Título: PMDB negociou cargos públicos com Valério
Autor: Paulo de Tarso Lyra e Sérgio Pardellas
Fonte: Jornal do Brasil, 06/07/2005, País, p. A2
O líder do PMDB na Câmara conseguiu, em uma nota com oito pontos, agravar a crise política do PT, colocar uma sombra nas negociações da reforma ministerial e promover o publicitário Marcos Valério Fernandes de Souza a negociador de cargos no governo federal. Com a intenção de se defender das acusações de que seria um dos beneficiários do pagamento de mensalão, Borba jogou uma bomba no colo do Planalto e mostrou a disposição para ir à guerra, se necessário: - O que discuti com dirigentes do PT e o senhor Marcos Valério é o que lideranças partidárias discutem hoje e sempre: a nomeação de partidários para cargos na administração pública federal - afirma a nota.
No explosivo documento, Borba - que não apareceu ontem na Câmara - afirmou que a única nomeação bem sucedida nas conversas com Marcos Valério foi a do ex-presidente dos Correios, João Henrique, afilhado político do presidente nacional do PMDB, deputado Michel Temer (SP).
- Ele já havia, pela mesma indicação, exercido o cargo de ministro dos Transportes do governo Fernando Henrique - lembrou o líder peemedebista.
O teor da nota do líder do PMDB, na véspera do depoimento de Marcos Valério à CPI dos Correios, foi devastador. O líder do PT na Câmara, Paulo Rocha (PA), correu para o gabinete do líder Arlindo Chinaglia (PT-SP). Saiu escudado pela desculpa de que tinha que coordenar as ações em plenário para não dizer nada. Sobrou para Chinaglia, líder do governo.
- Não acredito que Valério tenha negociado cargos no governo. Nem o Roberto Jefferson, em seus momentos mais agudos, afirmou isso - afirmou o líder do governo.
Para o petista, a nota demonstra um acerto de contas interno, na medida em que Borba joga Temer na fogueira. Na véspera, o presidente nacional do PMDB havia cobrado do líder peemedebista explicações sobre as suspeitas de envolvimento com o mensalão. No documento divulgado ontem, Borba reconheceu que foi à agência do Banco Rural, em Brasília, mas para tratar de assuntos particulares.
- Nunca recebi do senhor Marcos Valério qualquer numerário ou recursos financeiros, limitando-se o relacionamento ao fato de que o mesmo fazia parte do grupo do PT, que exercia influência político-administrativa junto ao governo federal - garantiu.
No final da noite de ontem, o deputado José Borba entregou a liderança do partido na Câmara.

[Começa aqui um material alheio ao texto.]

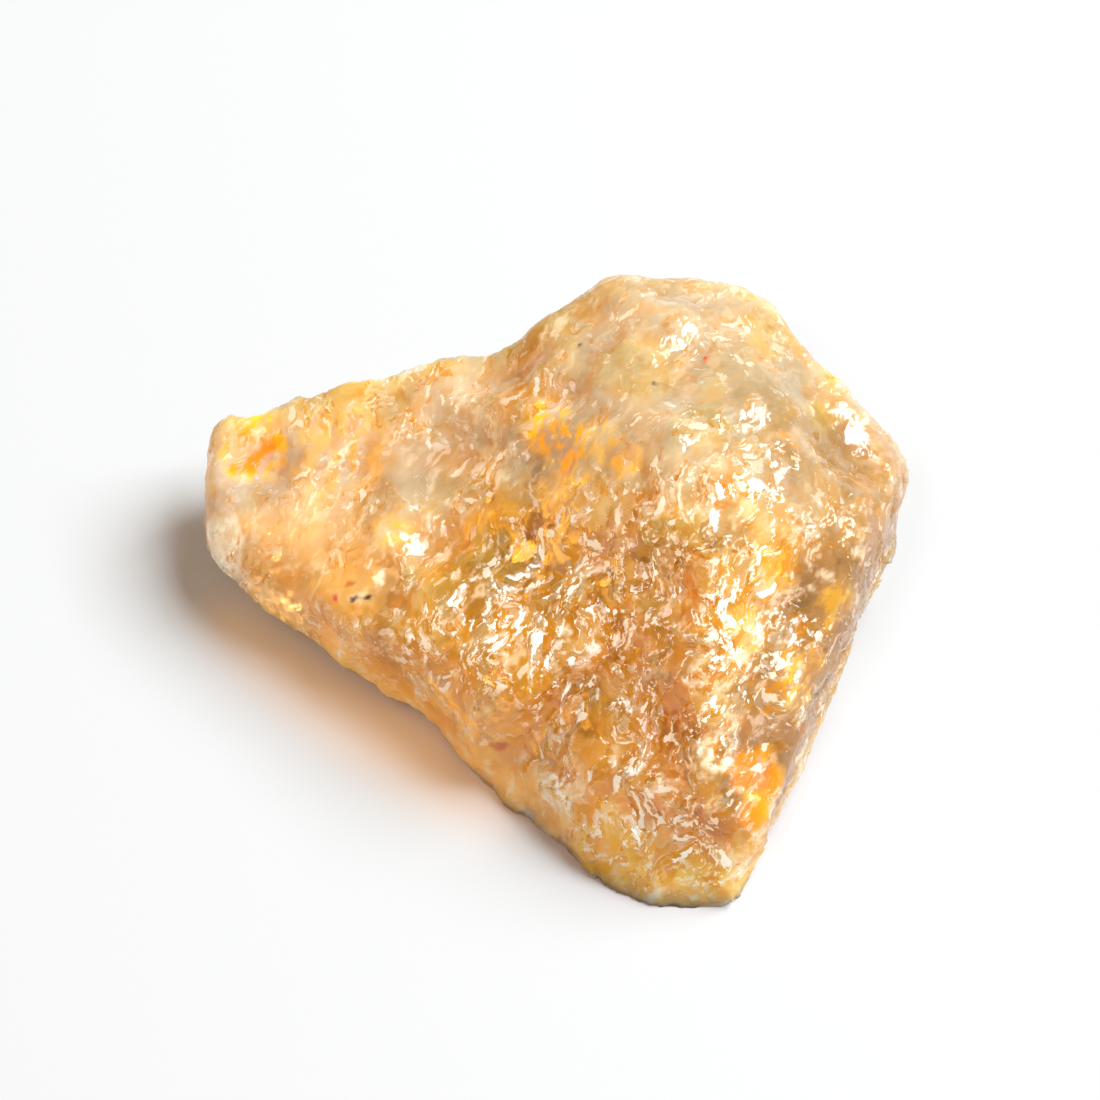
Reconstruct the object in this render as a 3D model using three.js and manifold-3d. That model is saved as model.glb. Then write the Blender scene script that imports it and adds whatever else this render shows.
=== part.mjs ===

Em seu lugar, assumiu o deputado Wilson Santiago (PMDB-PB).
Aliado do Planalto desde que assumiu a liderança do PMDB, no princípio de 2004, Borba verbalizou o que o PT e o governo procuram negar efusivamente nas últimas semanas: que Valério, acusado de ser o operador do mensalão, tinha influência política na gestão de Lula. A nota - que traz duros ataques a Temer e à ala oposicionista da legenda - teve imediata repercussão no Congresso e ameaçava inclusive a negociação entre o Planalto e o PMDB em torno da reforma ministerial.
Borba elaborou o texto em conjunto com um grupo restrito de aliados, entre eles Jader Barbalho. O objetivo principal não era atacar o governo, e sim a ala oposicionista da legenda, liderada por Michel Temer e pelo ex-governador Anthony Garotinho, que tentam retirá-lo do posto.
- Um dos poucos sucessos nas tratativas com o mesmo grupo (PT e Valério) foi para a presidência dos Correios, por indicação de Michel Temer, diz a nota, se referindo a João Henrique, exonerado na esteira da atual crise política.
Borba encerra dizendo que sempre exerceu a liderança do PMDB com a preocupação de ser merecedor da confiança dos companheiros, ''apesar da discordância de parte da bancada''.
Ontem, o presidente do PMDB afirmou ''não saber o motivo'' que levou Borba a assinar a nota. Ressaltou e que o conteúdo do texto pode atrapalhar a reforma ministerial. Disse ainda que uma das intenções de Borba era atingi-lo e negou ter sido o responsável pela indicação de João Henrique de Almeida para a presidência dos Correios.
O presidente do PT, José Genoino, também afirmou, por meio de nota, que nunca participou de reuniões com líderes partidários e Marcos Valério. Afirmou que ''quem representava o PT nas negociações de indicações de cargos no governo federal, como já é público, era o companheiro Silvio Pereira''. Na mesma nota, o secretário-geral do partido, Silvio Pereira (que pediu afastamento do cargo), afirma que somente discutiu cargos no governo com líderes e deputados dos partidos da base aliada.